■ **EXERCISE**
Find the line containing "obj.matrix_parent_inverse = Matrix.Identity(4)" and copy it exactly, along with every line after it up to and including the line containing "NEARLY = 0.05 * MM". Copy nothing else.
===== SUPPLIED MATERIAL =====
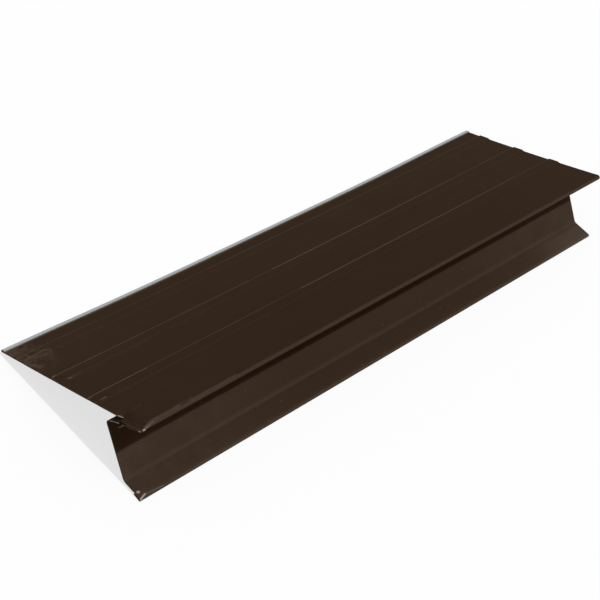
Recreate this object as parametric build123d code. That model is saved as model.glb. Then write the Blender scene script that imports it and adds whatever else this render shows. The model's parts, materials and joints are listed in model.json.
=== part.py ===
# A short length of roof edge trim, also called an overhanging drip edge.
# It is one strip of painted sheet, roll formed along its length into a section like a
# letter F: a ribbed flange that lies on the roof deck, a rounded nose that overhangs,
# a return under the nose, a leaning face, and a kicked-out lip that ends in a hem.
#
# The section is drawn the way the strip is rolled. A pencil follows the middle of the
# sheet from the free edge of the back hem to the free edge of the bottom hem, turning
# through one bend after another, and the sheet's two sides lie half a thickness away.
#
# Frame: millimetres, +X along the trim, +Y from the nose towards the roof, +Z up.
# The trim lies as it rests on a level floor, on its bottom hem and its back edge, and
# the origin is under the middle of its box, on the floor.

import os
from math import asin, atan, atan2, cos, degrees, hypot, radians, sin, tan

from build123d import *

# The strip
length = 305.0
sheet = 0.5

# The flange, from the nose to the back edge, and the hem folded up over its back edge
flange_depth = 84.0
back_hem_width = 2.4
back_hem_gap = 0.3

# The stiffening ribs rolled into the flange: flat-topped, steeper at the rear, and
# spaced forward from the back edge
rib_count = 3
rib_back_inset = 8.8
rib_pitch = 22.0
rib_width = 7.4
rib_height = 0.5
rib_rear_run = 1.1
rib_front_run = 1.8

# The nose, an open fold seen from the end, and the return that slopes back under it
nose_height = 2.4
return_slope = 9.0

# The corner at the top of the face, the crease and the lip, measured from the nose
corner_setback = 20.5
corner_radius = 1.4
face_lean = 17.3
crease_drop = 29.1
crease_radius = 2.5
lip_slope = 27.0
lip_length = 8.5

# The hem turned under the lip
bottom_hem_height = 1.7
bottom_hem_width = 4.0
bottom_hem_closing = 6.0


class Pencil:
    """Draws tangent lines and arcs one after another, in the section's plane."""

    def __init__(self, y, z, heading):
        self.point = (y, z)
        self.heading = heading
        self.pieces = []

    def straight(self, run):
        """Go forward by a distance."""
        turn = radians(self.heading)
        y, z = self.point
        end = (y + run * cos(turn), z + run * sin(turn))
        self.pieces.append(Line(self.point, end))
        self.point = end

    def bend(self, angle, radius):
        """Turn by an angle, to the left where it is positive, and give the bend's middle."""
        turn = radians(self.heading)
        tangent = (cos(turn), sin(turn))
        arc = JernArc(self.point, tangent, radius, angle)
        self.pieces.append(arc)
        self.point = (arc.position_at(1).X, arc.position_at(1).Y)
        self.heading += angle
        return arc.center_point.X, arc.center_point.Y

    def step(self, rise, run):
        """Shift sideways through two equal bends, to the left where rise is positive."""
        angle = 2 * degrees(atan(rise / run))
        radius = run / (2 * sin(radians(abs(angle))))
        self.bend(angle, radius)
        self.bend(-angle, radius)


def draw_back_hem(pencil):
    """The free edge on top, and the fold down round the back edge."""
    fold_radius = (back_hem_gap + sheet) / 2
    pencil.straight(back_hem_width - fold_radius - sheet / 2)
    return pencil.bend(-180, fold_radius)


def draw_flange(pencil):
    """The flange from the back edge to the nose, with its ribs."""
    crest = rib_width - rib_rear_run - rib_front_run
    for number in range(rib_count):
        rear_line = flange_depth - rib_back_inset - number * rib_pitch
        pencil.straight(pencil.point[0] - rear_line)
        pencil.step(-rib_height, rib_rear_run)
        pencil.straight(crest)
        pencil.step(rib_height, rib_front_run)
    pencil.straight(pencil.point[0] - nose_height / 2)


def draw_nose_and_return(pencil, corner_bend, corner_middle_radius):
    """The rounded nose, and the return as far as the corner's bend."""
    pencil.bend(180 - return_slope, (nose_height - sheet) / 2)
    to_corner = corner_setback - sheet / 2 - pencil.point[0]
    setback = corner_middle_radius * tan(radians(corner_bend) / 2)
    pencil.straight(to_corner / cos(radians(return_slope)) - setback)


def draw_face_and_lip(pencil, corner_bend, corner_middle_radius):
    """The corner, the leaning face, the crease and the kicked-out lip."""
    pencil.bend(-corner_bend, corner_middle_radius)
    crease_bend = 90 - face_lean - lip_slope
    crease_middle_radius = crease_radius - sheet / 2
    setback = crease_middle_radius * tan(radians(crease_bend) / 2)
    to_crease = crease_drop + pencil.point[1]
    pencil.straight(to_crease / cos(radians(face_lean)) - setback)
    pencil.bend(-crease_bend, crease_middle_radius)
    pencil.straight(lip_length)


def draw_bottom_hem(pencil):
    """The fold turned under the lip, closing a little towards its free edge."""
    fold = pencil.bend(180 + bottom_hem_closing, (bottom_hem_height - sheet) / 2)
    pencil.straight(bottom_hem_width - bottom_hem_height / 2)
    return fold


def draw_section():
    """The sheet's middle line as one smooth wire, and the middles of its two end folds."""
    pencil = Pencil(flange_depth - back_hem_width, back_hem_gap + sheet / 2, 0)
    corner_bend = 90 + face_lean - return_slope
    corner_middle_radius = corner_radius - sheet / 2
    back_fold = draw_back_hem(pencil)
    draw_flange(pencil)
    draw_nose_and_return(pencil, corner_bend, corner_middle_radius)
    draw_face_and_lip(pencil, corner_bend, corner_middle_radius)
    bottom_fold = draw_bottom_hem(pencil)
    return Wire(pencil.pieces), back_fold, bottom_fold


def resting_tilt(back_fold, bottom_fold):
    """The slope of the floor, in degrees, under a trim that lies on its two end folds."""
    back_radius = back_hem_gap / 2 + sheet
    bottom_radius = bottom_hem_height / 2
    across = back_fold[0] - bottom_fold[0]
    up = back_fold[1] - bottom_fold[1]
    between = hypot(across, up)
    return degrees(atan2(up, across) - asin((back_radius - bottom_radius) / between))


def roll_trim(middle_line, tilt):
    """The strip rolled out to its length, laid at its tilt on the floor."""
    level = extrude(Plane.YZ * trace(middle_line, sheet), length)
    laid = Rot(X=-tilt) * level
    box = laid.bounding_box()
    return Pos(-box.center().X, -box.center().Y, -box.min.Z) * laid


middle, back_fold_middle, bottom_fold_middle = draw_section()
resting_slope = resting_tilt(back_fold_middle, bottom_fold_middle)
trim = roll_trim(middle, resting_slope)

os.makedirs("parts", exist_ok=True)
export_step(trim, "parts/roof_edge_trim.step")
print("developed width", round(middle.length, 2), "mm")
print("resting slope", round(resting_slope, 3), "degrees")
print("box", trim.bounding_box().size)
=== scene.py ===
"""Rolls a short length of painted roof edge trim in Blender, and sets it out on a studio floor."""
import json
from math import atan, atan2, ceil, copysign, cos, pi, radians, sin, tan

import bmesh
import bpy
from bpy.props import FloatProperty, FloatVectorProperty, IntProperty, PointerProperty
from mathutils import Euler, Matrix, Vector


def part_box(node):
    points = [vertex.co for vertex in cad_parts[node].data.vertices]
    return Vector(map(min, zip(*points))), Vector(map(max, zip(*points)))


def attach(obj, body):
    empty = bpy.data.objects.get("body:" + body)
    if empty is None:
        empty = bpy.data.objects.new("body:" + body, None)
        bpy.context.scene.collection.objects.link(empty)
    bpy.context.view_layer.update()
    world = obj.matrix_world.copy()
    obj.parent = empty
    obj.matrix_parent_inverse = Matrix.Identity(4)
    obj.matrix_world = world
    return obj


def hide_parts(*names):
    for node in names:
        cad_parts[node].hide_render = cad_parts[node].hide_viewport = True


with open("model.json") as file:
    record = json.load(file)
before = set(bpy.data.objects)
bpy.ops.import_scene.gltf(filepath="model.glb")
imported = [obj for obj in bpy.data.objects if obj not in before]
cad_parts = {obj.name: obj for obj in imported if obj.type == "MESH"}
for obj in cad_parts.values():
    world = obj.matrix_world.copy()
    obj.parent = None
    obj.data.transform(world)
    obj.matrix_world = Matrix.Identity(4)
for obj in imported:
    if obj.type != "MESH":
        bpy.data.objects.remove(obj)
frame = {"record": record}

bl_info = {
    "name": "Roof edge trim",
    "version": (1, 0, 0),
    "blender": (4, 5, 0),
    "location": "View3D > Sidebar > Edge trim",
    "description": "Rolls a length of painted roof edge trim and sets it on a studio floor",
    "category": "Object",
}

MM = 0.001
TO_MM = 1000.0
NODE = "roof_edge_trim"
NODE_LOW, NODE_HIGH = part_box(NODE)
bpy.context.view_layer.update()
DECK_AXIS = Vector(next(m["axis"] for m in frame["record"]["mounts"] if m["name"] == "deck_face"))
PIECE = "rolled_trim"
PAINTED, BACK, CUT = range(3)

# The mesh's columns along the trim, which are finer near both ends
COLUMN = 4.0 * MM
FINE_CUTS = 7
FINE_COLUMN = COLUMN / (FINE_CUTS + 1)
FINE_REACH = 12.0 * MM
NEARLY = 0.05 * MM


def length_of(name, description, default):
    """A length that the user can change, in metres."""
    return FloatProperty(
        name=name, description=description, default=default, min=0.0, precision=5,
        unit="LENGTH", subtype="DISTANCE",
    )


def angle_of(name, description, default):
    """An angle that the user can change, given in degrees."""
    return FloatProperty(
        name=name, description=description, default=radians(default),
        unit="ROTATION", subtype="ANGLE",
    )


def amount_of(name, description, default, high=1.0):
    """A plain amount that the user can change."""
    return FloatProperty(
        name=name, description=description, default=default, min=0.0, max=high, precision=4
    )


def colour_of(name, description, default):
    """A colour that the user can change, as it is seen in plain light."""
    return FloatVectorProperty(
        name=name, description=description, default=default, min=0.0, max=1.0, size=3,
        precision=4, subtype="COLOR",
    )


class TrimSection(bpy.types.PropertyGroup):
    """The rolled section, as it is when the flange is level."""

    length: length_of("Length", "Length of the trim along its rolls", NODE_HIGH.x - NODE_LOW.x)
    sheet: length_of("Sheet", "Thickness of the painted sheet", 0.5 * MM)
    flange_depth: length_of("Flange depth", "From the nose to the back edge", 84.0 * MM)
    back_hem_width: length_of("Back hem width", "Hem folded up over the back edge", 2.3 * MM)
    back_hem_gap: length_of("Back hem gap", "Space between the back hem and the flange", 0.06 * MM)
    rib_count: IntProperty(
        name="Ribs", description="Number of stiffening ribs in the flange", default=3, min=0
    )
    rib_back_inset: length_of("Rib inset", "From the back edge to the rearmost rib", 8.8 * MM)
    rib_pitch: length_of("Rib pitch", "From one rib's rear line to the next", 22.0 * MM)
    rib_width: length_of("Rib width", "Width of a rib at its foot", 7.4 * MM)
    rib_height: length_of("Rib height", "Height of a rib above the flange", 0.5 * MM)
    rib_rear_run: length_of("Rib rear run", "Width of a rib's steeper rear slope", 1.1 * MM)
    rib_front_run: length_of("Rib front run", "Width of a rib's gentler front slope", 1.8 * MM)
    nose_height: length_of("Nose height", "Height of the rounded nose", 2.4 * MM)
    return_slope: angle_of("Return slope", "Slope of the return under the nose", 9.0)
    corner_setback: length_of(
        "Corner setback", "From the nose back to the corner of the face", 20.5 * MM
    )
    corner_radius: length_of(
        "Corner radius", "Outer radius of the corner at the top of the face", 1.4 * MM
    )
    face_lean: angle_of("Face lean", "Lean of the face, out towards its foot", 17.3)
    crease_drop: length_of("Crease drop", "From the flange down to the crease", 29.1 * MM)
    crease_radius: length_of("Crease radius", "Outer radius of the crease above the lip", 2.5 * MM)
    lip_slope: angle_of("Lip slope", "Slope of the kicked-out lip", 27.0)
    lip_length: length_of("Lip length", "Flat of the kicked-out lip", 8.5 * MM)
    bottom_hem_height: length_of("Bottom hem height", "Height of the hem's round fold", 1.7 * MM)
    bottom_hem_width: length_of(
        "Bottom hem width", "Width of the hem turned under the lip", 4.0 * MM
    )
    bottom_hem_closing: angle_of(
        "Bottom hem closing", "How far the hem closes towards the lip", 6.0
    )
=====
■ **EXERCISE SOLUTION**
    obj.matrix_parent_inverse = Matrix.Identity(4)
    obj.matrix_world = world
    return obj


def hide_parts(*names):
    for node in names:
        cad_parts[node].hide_render = cad_parts[node].hide_viewport = True


with open("model.json") as file:
    record = json.load(file)
before = set(bpy.data.objects)
bpy.ops.import_scene.gltf(filepath="model.glb")
imported = [obj for obj in bpy.data.objects if obj not in before]
cad_parts = {obj.name: obj for obj in imported if obj.type == "MESH"}
for obj in cad_parts.values():
    world = obj.matrix_world.copy()
    obj.parent = None
    obj.data.transform(world)
    obj.matrix_world = Matrix.Identity(4)
for obj in imported:
    if obj.type != "MESH":
        bpy.data.objects.remove(obj)
frame = {"record": record}

bl_info = {
    "name": "Roof edge trim",
    "version": (1, 0, 0),
    "blender": (4, 5, 0),
    "location": "View3D > Sidebar > Edge trim",
    "description": "Rolls a length of painted roof edge trim and sets it on a studio floor",
    "category": "Object",
}

MM = 0.001
TO_MM = 1000.0
NODE = "roof_edge_trim"
NODE_LOW, NODE_HIGH = part_box(NODE)
bpy.context.view_layer.update()
DECK_AXIS = Vector(next(m["axis"] for m in frame["record"]["mounts"] if m["name"] == "deck_face"))
PIECE = "rolled_trim"
PAINTED, BACK, CUT = range(3)

# The mesh's columns along the trim, which are finer near both ends
COLUMN = 4.0 * MM
FINE_CUTS = 7
FINE_COLUMN = COLUMN / (FINE_CUTS + 1)
FINE_REACH = 12.0 * MM
NEARLY = 0.05 * MM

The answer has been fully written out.